Obesity leads to both an increase in adipocyte number (hyperplasia) and size (hypertrophy). The adipocyte developmental pathway can be resolved and studied in three distinct steps: 1) adipocyte lineage commitment; 2) mitotic clonal expansion; and 3) terminal differentiation into adipocytes. Hyperplasia is due to step 1&2 while hypertrophy is due to step 3. All three steps can be mimicked and studied separately by using established stem and preadipocyte cell lines in culture.

C3H10T1/2 is a pluripotent stem cell line, it has the potential to develop bone, muscle and fat cells. We recently identified a factor and developed conditions that cause 10T1/2 stem cells to commit to the adipocyte lineage in cell culture. Moreover, this process can be recapitulated in vivo. Treatment of 10T1/2 stem cells with our usual adipocyte differentiation protocol does not provoke commitment or differentiation, as indicated by failure to express cytoplasmic triglyceride or adipocyte markers. Only after initial exposure to BMP4, followed by treatment with differentiation inducers, do C3H10T1/2 stem cells enter the adipose development pathway and give rise to cells that express the adipocyte phenotype. We have been able to verify these findings in an in vivo context.

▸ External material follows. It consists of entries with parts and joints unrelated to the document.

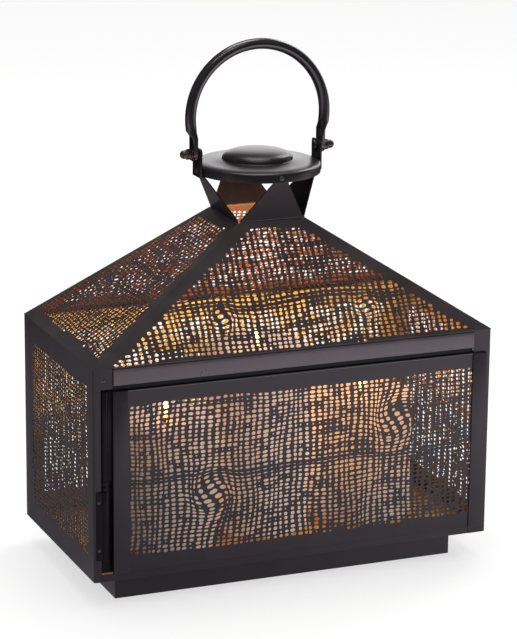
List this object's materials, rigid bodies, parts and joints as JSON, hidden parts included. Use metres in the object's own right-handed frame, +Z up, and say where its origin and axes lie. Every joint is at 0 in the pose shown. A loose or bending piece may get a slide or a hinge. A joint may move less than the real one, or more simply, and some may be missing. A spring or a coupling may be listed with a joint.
{
  "type": "punched tin lantern",
  "caption": "House-shaped punched-sheet lantern with a hinged front door, hipped roof, round vented cap and swinging bail handle, holding pillar candles.",
  "frame": {"origin": "middle of the whole object's length and depth, on the surface it stands on (the foot of the plinth)", "axes": "+Z up; the door and its hinge face -Y; the door's hinge is at the -X end; +X runs along the length"},
  "size_m": [0.31, 0.1616, 0.3907],
  "materials": {
    "tin_sheet": "blackened bronze, semi-gloss",
    "cap_sheet": "blackened bronze, gloss",
    "handle_bar": "blackened bronze, satin",
    "fasteners": "blackened, semi-gloss",
    "hinge_steel": "blackened, semi-gloss",
    "magnet": "dull ferrite",
    "wax": "ivory wax",
    "wick": "charred cotton",
    "flame": "glowing amber"
  },
  "bodies": {
    "lantern_body": {"plinth": "tin_sheet", "floor_pan": "tin_sheet", "left_side_panel": "tin_sheet", "right_side_panel": "tin_sheet", "back_panel": "tin_sheet", "front_header": "tin_sheet", "header_rivet": "fasteners", "cap": "cap_sheet", "cap_rivets": "fasteners", "ear_left": "cap_sheet", "ear_right": "cap_sheet", "bail_bolts": "fasteners", "bail_washers": "fasteners", "acorn_nuts": "fasteners", "hinge_post_leaf": "hinge_steel", "hinge_leaf_rivets": "fasteners", "hinge_pin": "hinge_steel", "hinge_washers": "hinge_steel", "door_magnet": "magnet", "roof_front": "tin_sheet", "roof_right": "tin_sheet", "roof_back": "tin_sheet", "roof_left": "tin_sheet", "candle_left": "wax", "wick_left": "wick", "flame_left": "flame", "candle_middle": "wax", "wick_middle": "wick", "flame_middle": "flame", "candle_right": "wax", "wick_right": "wick", "flame_right": "flame"},
    "door": {"door_screen": "tin_sheet", "door_left_stile": "tin_sheet", "door_right_stile": "tin_sheet", "hinge_door_leaf": "hinge_steel", "door_leaf_rivets": "fasteners"},
    "bail": {"bail_handle": "handle_bar"}
  },
  "joints": [
    {"name": "door_swing", "type": "hinge", "parent": "lantern_body", "child": "door", "pos_m": [-0.1466, -0.07845, 0.09], "axis": [0, 0, -1], "range_deg": [0, 140]},
    {"name": "bail_swing", "type": "hinge", "parent": "lantern_body", "child": "bail", "pos_m": [0, 0.00115, 0.3089], "axis": [1, 0, 0], "range_deg": [-140, 140]}
  ]
}
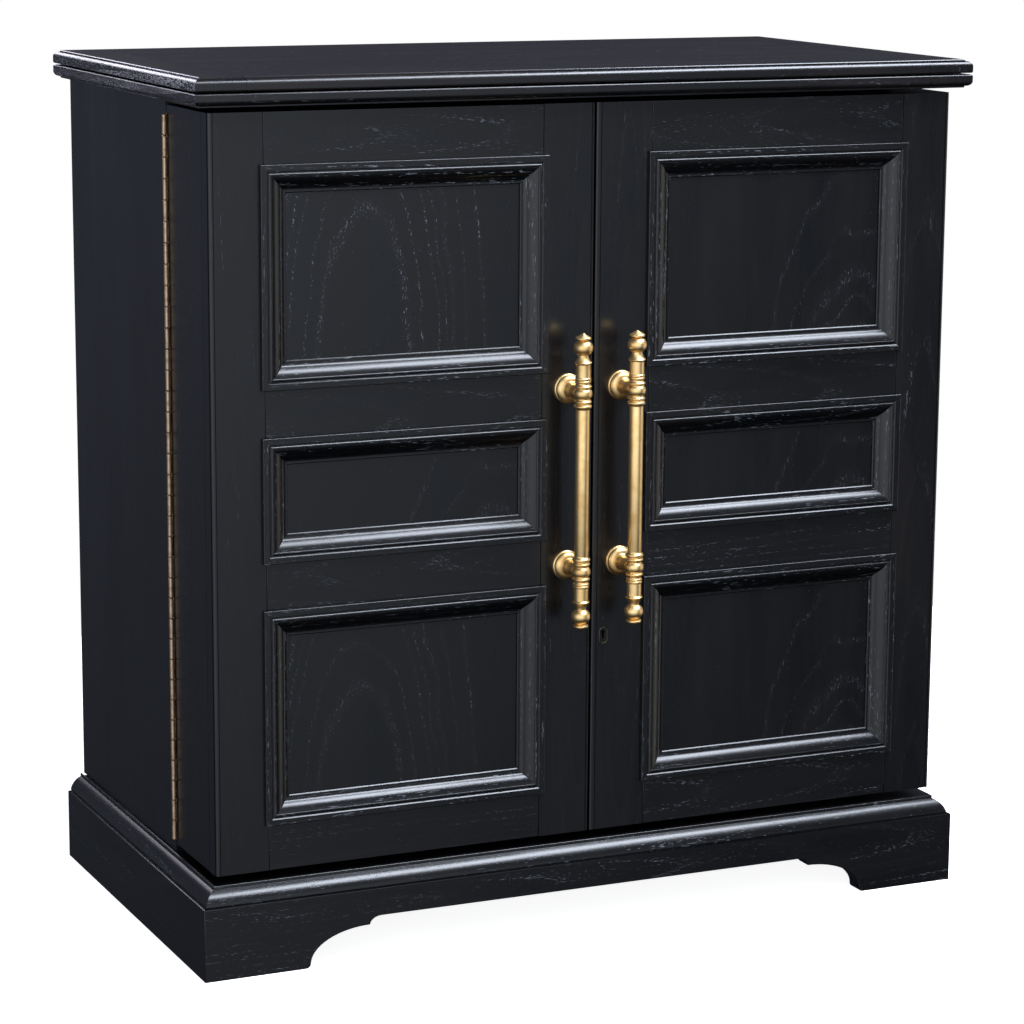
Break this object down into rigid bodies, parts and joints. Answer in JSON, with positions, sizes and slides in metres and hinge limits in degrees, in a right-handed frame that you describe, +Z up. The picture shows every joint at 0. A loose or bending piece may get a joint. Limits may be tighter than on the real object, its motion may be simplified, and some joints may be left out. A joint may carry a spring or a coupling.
{
  "type": "folding-top two-door bar cabinet",
  "caption": "Black two-door cabinet with deep box doors on continuous brass hinges, a folding top, framed panels, turned brass bar pulls and a bracket-foot plinth.",
  "frame": {"origin": "on the floor, under the centre of the whole cabinet's box, pulls and top included", "axes": "+Z up, -Y out of the front, +X to the cabinet's right as a person facing it sees it"},
  "size_m": [1.03, 0.5972, 1.0706],
  "materials": {
    "ebonised_wood": "satin black stain with open grain",
    "ebonised_panel": "satin black stain, flat figured panel",
    "interior_wood": "matt black stain",
    "satin_brass": "satin turned brass",
    "aged_brass": "dull aged brass",
    "dark_steel": "blackened steel"
  },
  "bodies": {
    "carcase": {"plinth_front": "ebonised_wood", "plinth_side_left": "ebonised_wood", "plinth_side_right": "ebonised_wood", "base_moulding": "ebonised_wood", "base_deck": "ebonised_wood", "case_side_left": "ebonised_wood", "case_side_right": "ebonised_wood", "case_back": "interior_wood", "case_shelf": "interior_wood", "top_fixed_panel": "ebonised_wood", "top_hinge_fixed_leaf": "dark_steel", "left_hinge_case_leaf": "aged_brass", "right_hinge_case_leaf": "aged_brass"},
    "left_door": {"left_door_stile_outer": "ebonised_wood", "left_door_stile_inner": "ebonised_wood", "left_door_rail_top": "ebonised_wood", "left_door_rail_upper": "ebonised_wood", "left_door_rail_lower": "ebonised_wood", "left_door_rail_bottom": "ebonised_wood", "left_door_panel_top": "ebonised_panel", "left_door_panel_middle": "ebonised_panel", "left_door_panel_bottom": "ebonised_panel", "left_door_moulding_top": "ebonised_wood", "left_door_moulding_middle": "ebonised_wood", "left_door_moulding_bottom": "ebonised_wood", "left_door_box_side": "ebonised_wood", "left_door_box_inner": "ebonised_wood", "left_door_box_top": "ebonised_wood", "left_door_box_bottom": "ebonised_wood", "left_door_bottle_shelf": "interior_wood", "left_door_hinge_leaf": "aged_brass", "left_door_pull_bar": "satin_brass", "left_door_pull_post_upper": "satin_brass", "left_door_pull_post_lower": "satin_brass"},
    "right_door": {"right_door_stile_outer": "ebonised_wood", "right_door_stile_inner": "ebonised_wood", "right_door_rail_top": "ebonised_wood", "right_door_rail_upper": "ebonised_wood", "right_door_rail_lower": "ebonised_wood", "right_door_rail_bottom": "ebonised_wood", "right_door_panel_top": "ebonised_panel", "right_door_panel_middle": "ebonised_panel", "right_door_panel_bottom": "ebonised_panel", "right_door_moulding_top": "ebonised_wood", "right_door_moulding_middle": "ebonised_wood", "right_door_moulding_bottom": "ebonised_wood", "right_door_box_side": "ebonised_wood", "right_door_box_inner": "ebonised_wood", "right_door_box_top": "ebonised_wood", "right_door_box_bottom": "ebonised_wood", "right_door_bottle_shelf": "interior_wood", "right_door_hinge_leaf": "aged_brass", "right_door_pull_bar": "satin_brass", "right_door_pull_post_upper": "satin_brass", "right_door_pull_post_lower": "satin_brass", "right_door_keyhole_escutcheon": "aged_brass", "right_door_lock_case": "aged_brass"},
    "top_leaf": {"top_leaf_panel": "ebonised_wood", "top_hinge_moving_leaf": "dark_steel"},
    "lock_bolt": {"lock_bolt": "aged_brass"}
  },
  "joints": [
    {"name": "left_door_swing", "type": "hinge", "parent": "carcase", "child": "left_door", "pos_m": [-0.49546, -0.09685, 0.576], "axis": [0, 0, -1], "range_deg": [0, 180]},
    {"name": "right_door_swing", "type": "hinge", "parent": "carcase", "child": "right_door", "pos_m": [0.49546, -0.09685, 0.576], "axis": [0, 0, 1], "range_deg": [0, 180]},
    {"name": "top_leaf_fold", "type": "hinge", "parent": "carcase", "child": "top_leaf", "pos_m": [0, 0.29665, 1.05305], "axis": [-1, 0, 0], "range_deg": [0, 180]},
    {"name": "lock_bolt_throw", "type": "slide", "parent": "right_door", "child": "lock_bolt", "axis": [-1, 0, 0], "range_m": [0, 0.009]}
  ]
}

3T3-L1 is a committed preadipocyte cell line.Treatment with a mixture of differentiation inducers, initiates a cascade of events including the synchronous reentry of the cell cycle for 2 rounds of mitosis, a process referred to as mitotic clonal expansion which is required for subsequent terminal adipocyte differentiation. Upon induction of differentiation, C/EBPβ is expressed immediately but is unable to bind DNA and thus cannot yet function as a transcriptional activator. Acquisition of DNA binding activity is delayed until the cells traverse the G1-S checkpoint of the mitotic clonal expansion, at which point DNA binding activity is acquired. Following mitotic clonal expansion, C/EBPβ initiates a cascade of transcriptional activation. C/EBPβ activates expression of the C/EBPα and PPARγ genes, which function together as pleiotropic transcriptional activators of the large group of genes that produce the adipocyte phenotype. We recently found that C/EBPβ is sequentially phosphorylated before activated, both ex vivo and in vitro experiments with C/EBPβ show that it is immediately undergoes a phosphorylation on Thr-188 by MAPK/ERK and then by cdk2/CyclinA, phosphorylation of Thr-188 “primes” C/EBPβ for subsequent phosphorylation on Ser-184 and Thr-179 by glycogen synthase kinase 3b. Fully phosphorylation of C/EBPβ leads to the acquisition of DNA-binding function, and transactivation of the C/EBPα and PPARγ genes, thereby progression of terminal differentiation.